United Kingdom after Brexit

The UK does not neatly fit into any of the above categories because the applicable rules depend on whether your licence was issued before or after the UK left the EU.

In short, you can exchange your licence in line with EU rules if it was issued before Brexit, but UK licences issued after January 1st 2021 are treated as “third country” driving licences.

The rules for exchanging UK driving licences in Denmark following Brexit are set out in more detail in this article.

Other foreign driving licences

Driving licences issued in all other countries can be used to drive in Denmark for up to 90 days after you are registered as living in the country.

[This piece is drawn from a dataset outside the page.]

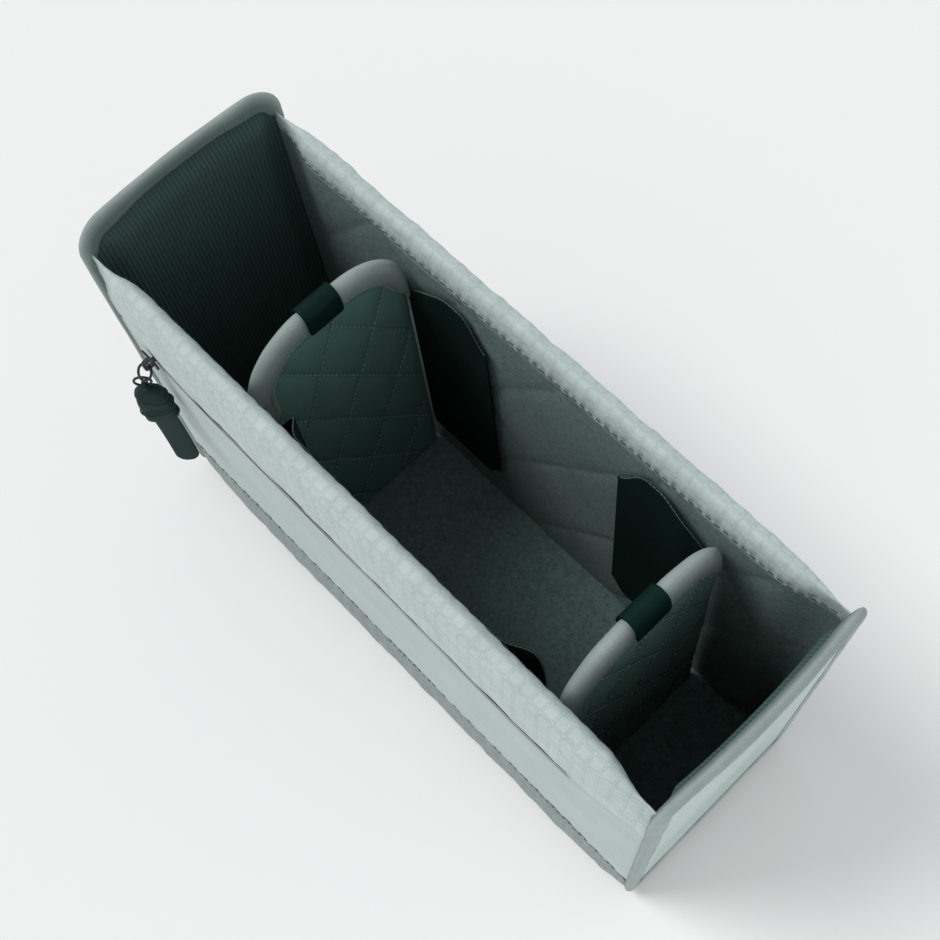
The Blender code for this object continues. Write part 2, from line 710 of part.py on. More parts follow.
def add_puller(slide):
    ring_joint = add_joint("slider_ring_joint", RING_AXIS, parent=slide)
    along = Vector((1, 0, 0))
    add_object("slider_ring", ring_mesh(RING_AXIS, RING_DOWN, along), "black_metal", parent=ring_joint, smooth=True)
    puller_joint = add_joint("puller_joint", LINK, parent=ring_joint)
    down = Vector((0, 0, -1))
    add_object("puller_ring", ring_mesh(PULLER_TOP, down, ACROSS), "black_metal", parent=puller_joint, smooth=True)
    wire_z = PULLER_TOP.z - 2 * RING_RADIUS
    neck_top = wire_z + NECK_HOLE / 2 + NECK_ROOF
    wrap_top = neck_top - NECK_LENGTH
    wrap_foot = wrap_top - WRAP_LENGTH
    shoulder = wrap_top - WRAP_ROUNDING
    neck = (NECK_WIDTH / 2, NECK_DEPTH / 2, NECK_WIDTH / 4)
    full = (WRAP_WIDTH / 2, WRAP_DEPTH / 2, WRAP_ROUNDING)
    taper = (full[0] * NECK_TAPER_SHARE, full[1] * NECK_TAPER_SHARE, WRAP_ROUNDING)
    sections = [(neck_top, neck), (wrap_top, neck), (wrap_top - GAP, taper), (shoulder - GAP, full),
                (wrap_foot + WRAP_ROUNDING, full), (wrap_foot, taper)]
    body = loft([puller_loop(z, *sizes) for z, sizes in sections])
    wrap = add_object("puller_wrap", body, "black_web", parent=puller_joint)
    bore = bmesh.new()
    bmesh.ops.create_cone(bore, cap_ends=True, segments=12, radius1=NECK_HOLE / 2, radius2=NECK_HOLE / 2,
                          depth=2 * NECK_WIDTH)
    aim = ACROSS.to_track_quat("Z", "Y").to_matrix().to_4x4()
    middle = Vector((PULLER_TOP.x, PULLER_TOP.y, wire_z))
    bmesh.ops.transform(bore, matrix=Matrix.Translation(middle) @ aim, verts=bore.verts)
    combine(wrap, add_guide("puller_bore_guide", bore), "DIFFERENCE")
    half = STRAP_WIDTH / 2
    top = wrap_foot - GAP
    tip = arc((0, top - STRAP_LENGTH + half), half, 180, 360, 2 * CORNER_STEPS)
    outline = [(half, top), (-half, top)] + tip
    bm = prism(outline, -STRAP_THICKNESS / 2, STRAP_THICKNESS / 2, (0, 2, 1))
    frame = Matrix((
        (ACROSS.x, THROUGH.x, 0, PULLER_TOP.x),
        (ACROSS.y, THROUGH.y, 0, PULLER_TOP.y),
        (0, 0, 1, 0),
        (0, 0, 0, 1),
    ))
    bmesh.ops.transform(bm, matrix=frame, verts=bm.verts)
    add_object("puller_strap", bm, "black_web", parent=puller_joint)


PAD_HALF = INNER_Y - GAP - TAPE - GAP
PAD_FOOT = FLOOR + GAP
PAD_TOP = RIM_HEIGHT - DIVIDER_DROP
DIVIDER_TAPE_END = PAD_TOP - DIVIDER_TAPE_REACH
LEFT_DIVIDER_X = LEFT_DIVIDER_FROM_END - LENGTH / 2
RIGHT_DIVIDER_X = LENGTH / 2 - RIGHT_DIVIDER_FROM_END
WING_FOOT = FLOOR + WING_ABOVE_FLOOR
WING_ROOT_TOP = PAD_TOP - WING_ROOT_DROP
WING_TOP = PAD_TOP - WING_TIP_DROP
WING_OUTER = INNER_Y - GAP
WING_ROOT = DIVIDER_PAD / 2 + WING_CLOTH / 2 + GAP


def divider_outline(inset):
    return rounded_outline(PAD_HALF, PAD_FOOT, PAD_TOP, DIVIDER_BOTTOM_RADIUS, DIVIDER_TOP_RADIUS, inset)


def arch_line(inset):
    """Open line over the divider's top, between the two ends of its binding, drawn in by an inset."""
    half = PAD_HALF - inset
    top = PAD_TOP - inset
    radius = DIVIDER_TOP_RADIUS - inset
    right = arc((half - radius, top - radius), radius, 0, 90, CORNER_STEPS)
    left = arc((radius - half, top - radius), radius, 90, 180, CORNER_STEPS)
    over = right + between(right[-1], left[0], TOP_STEPS) + left
    return [(half, DIVIDER_TAPE_END)] + over + [(-half, DIVIDER_TAPE_END)]


def wing_outline(direction, x):
    """Leaf-shaped side flap in X and Z, from its root on the pad to its rounded free edge."""
    rise = WING_TOP - WING_ROOT_TOP
    points = [(0, WING_FOOT), (0, WING_ROOT_TOP)]
    for along_share, rise_share in WING_TIP_SHARES:
        points.append((WING_LENGTH * along_share, WING_ROOT_TOP + rise * rise_share))
    tip = arc((WING_LENGTH - WING_ROUND, WING_FOOT + WING_ROUND), WING_ROUND, 0, -90, CORNER_STEPS)
    points += tip
    return [(x + direction * along, z) for along, z in points]


def add_wing(name, direction, side, x, parent):
    """A side flap with its hook strip, hinged on the pad's edge and folded along the wall."""
    root = x + direction * WING_ROOT
    outer = WING_OUTER - HOOK_STRIP - GAP
    pivot = (root, side * (outer - WING_CLOTH / 2), WING_FOOT)
    joint = add_joint(name + "_joint", pivot, parent=parent)
    wing = prism(wing_outline(direction, root), side * (outer - WING_CLOTH), side * outer, (0, 2, 1))
    add_object(name + "_wing", wing, "divider_cloth", parent=joint)
    start = root + direction * (WING_LENGTH - HOOK_MARGIN - HOOK_WIDTH)
    stop = start + direction * HOOK_WIDTH
    low = WING_FOOT + WING_ROUND
    high = WING_TOP - HOOK_HEAD
    outline = [(start, low), (stop, low), (stop, high), (start, high)]
    strip = prism(outline, side * (outer + GAP), side * (outer + GAP + HOOK_STRIP), (0, 2, 1))
    add_object(name + "_hook_strip", strip, "hook_tape", parent=joint)


def add_divider(name, x, direction):
    """A padded divider with bound arch, pull tab and two side flaps that point along direction."""
    joint = add_joint(name + "_joint", (x, 0, PAD_FOOT))
    half = DIVIDER_PAD / 2
    pad = prism(divider_outline(0), x - half, x + half, (1, 2, 0))
    add_object(name + "_pad", pad, "divider_cloth", parent=joint)
    section = tape_section(DIVIDER_PAD, DIVIDER_TAPE_LEG)
    outlines = [arch_line(inset) for inset, _ in section]
    loops = []
    for index in range(len(outlines[0])):
        loop = []
        for outline, (_, depth) in zip(outlines, section):
            y, z = outline[index]
            loop.append((x - half + depth, y, z))
        loops.append(loop)
    add_object(name + "_binding", loft(loops), "binding_tape", parent=joint, smooth=True)
    inner = half + TAPE + GAP + GAP
    outer = inner + TAPE
    roof = PAD_TOP + TAPE + GAP + GAP
    foot = roof - PULL_TAB_LEG
    outside = arc((0, roof), outer, 180, 0, ARC_STEPS)
    inside = arc((0, roof), inner, 0, 180, ARC_STEPS)
    outline = [(-outer, foot)]
    outline += [(across, roof + (z - roof) / outer * (PULL_TAB_CROWN + TAPE)) for across, z in outside]
    outline += [(outer, foot), (inner, foot)]
    outline += [(across, roof + (z - roof) / inner * PULL_TAB_CROWN) for across, z in inside]
    outline += [(-inner, foot)]
    outline = [(x + across, z) for across, z in outline]
    tab = prism(outline, -PULL_TAB_WIDTH / 2, PULL_TAB_WIDTH / 2, (0, 2, 1))
    add_object(name + "_pull_tab", tab, "black_web", parent=joint)
    add_wing(name + "_back", direction, 1, x, joint)
    add_wing(name + "_front", direction, -1, x, joint)


def main():
    clear_scene()
    add_base()
    add_front_wall()
    add_back_wall()
    add_end(-1, "left")
    add_end(1, "right")
    add_zip()
    slide = add_slider()
    add_puller(slide)
    add_divider("left_divider", LEFT_DIVIDER_X, 1)
    add_divider("right_divider", RIGHT_DIVIDER_X, -1)


main()
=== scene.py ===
"""Padded camera bag insert: sewn cloth, quilting, binding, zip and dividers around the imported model.

Metres, +Z up. X runs along the insert, the zip pocket faces -Y.
"""

import math
from functools import lru_cache

import bmesh
import bpy
from mathutils import Matrix, Vector, noise


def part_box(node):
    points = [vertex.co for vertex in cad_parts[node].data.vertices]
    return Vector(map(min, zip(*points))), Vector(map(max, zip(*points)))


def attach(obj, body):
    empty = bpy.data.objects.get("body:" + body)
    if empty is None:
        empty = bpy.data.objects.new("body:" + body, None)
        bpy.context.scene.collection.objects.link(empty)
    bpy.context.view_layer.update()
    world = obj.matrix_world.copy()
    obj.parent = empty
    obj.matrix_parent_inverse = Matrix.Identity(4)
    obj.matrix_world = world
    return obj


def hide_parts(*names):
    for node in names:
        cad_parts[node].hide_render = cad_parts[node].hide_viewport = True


bl_info = {
    "name": "Camera bag insert",
    "version": (1, 0, 0),
    "blender": (4, 5, 0),
    "location": "View3D > Sidebar > Insert",
    "description": "Makes the cloth, quilting, binding, zip and dividers of a padded camera bag insert",
    "category": "Object",
}

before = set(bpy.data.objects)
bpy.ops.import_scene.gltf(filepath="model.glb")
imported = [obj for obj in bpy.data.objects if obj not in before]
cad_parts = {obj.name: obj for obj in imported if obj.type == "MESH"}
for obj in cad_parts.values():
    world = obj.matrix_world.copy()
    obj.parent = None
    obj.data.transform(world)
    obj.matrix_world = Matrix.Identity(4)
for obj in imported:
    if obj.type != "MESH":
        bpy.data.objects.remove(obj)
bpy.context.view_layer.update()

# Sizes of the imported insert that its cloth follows
LENGTH = 0.300
WIDTH = 0.100
HEIGHT = 0.200
END_LEAN = 0.004
END_BOW = -0.0028
END_BOW_FOOT = 0.012
END_STACK = 0.0082
END_FOOT = 0.0010
END_TOP_RADIUS = 0.014
END_BOTTOM_RADIUS = 0.009
TAPE = 0.0010
GAP = 0.0003
RUN = LENGTH / 2 - END_STACK
WALL_END = 0.0034
HALF_WALL = 0.0488
INNER_Y = 0.0406
RIM = 0.189
RIM_STITCH = 0.1795
LINING_TOP = 0.1767
WALL_FOOT = 0.0040
BAND_TOP = 0.0240
FLOOR = 0.0088
BULGES = {-1: 0.0040, 1: 0.0014}
BULGE_TOP = 0.220
PANEL_GROOVE = 0.0008
PANEL_GROOVE_UNDER = 0.0022
ZIP_HEIGHT = 0.148
ZIP_START = -0.1245
ZIP_END = 0.115
ZIP_CLOSED_GAP = 0.00015
ZIP_LIP_GAP = 0.0024
ZIP_TAPE_BEHIND = 0.0005
LIP_DIP = 0.14
CORE_BEHIND = {-1: 0.0062, 1: 0.0024}
RIPSTOP_SPACING = 0.0052
PULLER_TURN = math.radians(50)
PAD_HALF_THICKNESS = 0.0030
PAD_HALF = 0.0390
PAD_FOOT = 0.0091
PAD_TOP = 0.186
PAD_TOP_RADII = {-1: 0.032, 1: 0.028}
PAD_FOOT_RADIUS = 0.005
PAD_TAPE_ENDS = {-1: 0.130, 1: 0.148}
DIVIDERS = {"left_divider": (-0.069, 1), "right_divider": (0.097, -1)}


def length_property(name, description, default, low, high):
    return bpy.props.FloatProperty(
        name=name, description=description, default=default, min=low, max=high, unit="LENGTH")


def colour_property(name, description, default):
    return bpy.props.FloatVectorProperty(
        name=name, description=description, subtype="COLOR", size=3, default=default, min=0, max=1)


class InsertSizes(bpy.types.PropertyGroup):
    """Sizes of the sewing and the cloth."""
    pinch: length_property("Pinch", "How far a wall thins where it meets an end panel", 0.0048, 0, 0.006)
    pinch_run: length_property("Pinch run", "Length over which a wall thins towards its end", 0.022, 0.005, 0.06)
    crumple: length_property("Crumple", "Height of the soft waves in the outer cloth", 0.0007, 0, 0.003)
    pucker: length_property("Pucker", "Height of the small puckers beside a seam", 0.00035, 0, 0.002)
    pucker_pitch: length_property("Pucker pitch", "Distance between puckers along a seam", 0.0085, 0.002, 0.05)
    quilt_puff: length_property("Quilt puff", "Height of the quilted lozenges over their seams", 0.0011, 0, 0.003)
    stitch_length: length_property("Stitch length", "Length of one stitch", 0.0024, 0.001, 0.01)
    stitch_pitch: length_property("Stitch pitch", "Distance between stitches", 0.0036, 0.001, 0.02)
    thread: length_property("Thread", "Thickness of the sewing thread", 0.0005, 0.0002, 0.002)


class InsertColours(bpy.types.PropertyGroup):
    """Colours of the cloths, tapes and metal."""
    outer: colour_property("Outer cloth", "Ripstop of the rims and the base", (0.42, 0.495, 0.48))
    panel: colour_property("Panel cloth", "Smooth cloth of the pocket and the ends", (0.42, 0.50, 0.475))
    tape: colour_property("Binding tape", "Ribbed tape round the ends and dividers", (0.35, 0.42, 0.40))
    lining: colour_property("Wall lining", "Brushed lining of the walls and the floor", (0.125, 0.190, 0.176))
    ribbed: colour_property("Ribbed lining", "Ribbed lining inside the ends", (0.045, 0.095, 0.083))
    divider: colour_property("Divider cloth", "Brushed cloth of the dividers", (0.088, 0.190, 0.166))
    wing: colour_property("Wing cloth", "Black cloth of the dividers' side wings", (0.004, 0.015, 0.012))
    rubber: colour_property("Puller rubber", "Smooth black of the puller", (0.012, 0.030, 0.027))
    tab: colour_property("Tab", "Smooth black of the dividers' pull tabs", (0.001, 0.0125, 0.010))
    black: colour_property("Black web", "Webbing, zip tape and hook tape", (0.005, 0.012, 0.012))
    metal: colour_property("Black metal", "Zip slider, rings and stops", (0.030, 0.034, 0.035))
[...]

Danish rules permit the use of foreign driving licences printed in English (or French) with Latin letters, or if it is accompanied by an English, French or Danish translation. If your licence does not meet this, you may be required to obtain an international licence before driving in Denmark.

You will be required to take what is termed in Danish a kontrollerende køreprøve (“control driving test”) to be able to exchange your foreign licence for a Danish one.

What is a ‘control driving test’?

The Danish Road Traffic Authority website states that a control driving test or kontrollerende køreprøve consists of a theory and practical element. Driving lessons are not mandatory for the test, unlike with the regular driving test given to new drivers.

Drivers taking the test must supply their own vehicle and applications are made via their home municipality.

Where do I go to exchange my licence?

The application form for exchanging to a Danish driving license can be found on the Local Government Denmark (KL) website.

The form must be handed in at a municipal Borgerservice (“Citizens’ Service”). Check the website of your local municipality to find out where the Borgerservice is located in your area. You may be required to make an appointment (or it might be better to do so to avoid a queue).

You’ll need to bring your existing licence, passport and a photo (see here for the photo specifications) when you hand in your licence for exchange. You’ll also need your Danish residence permit.

More information on the application process can be found on the Danish citizen and residents’ platform Borger.dk.

A fee of 280 kroner is charged to exchange a foreign driving licence for a Danish one.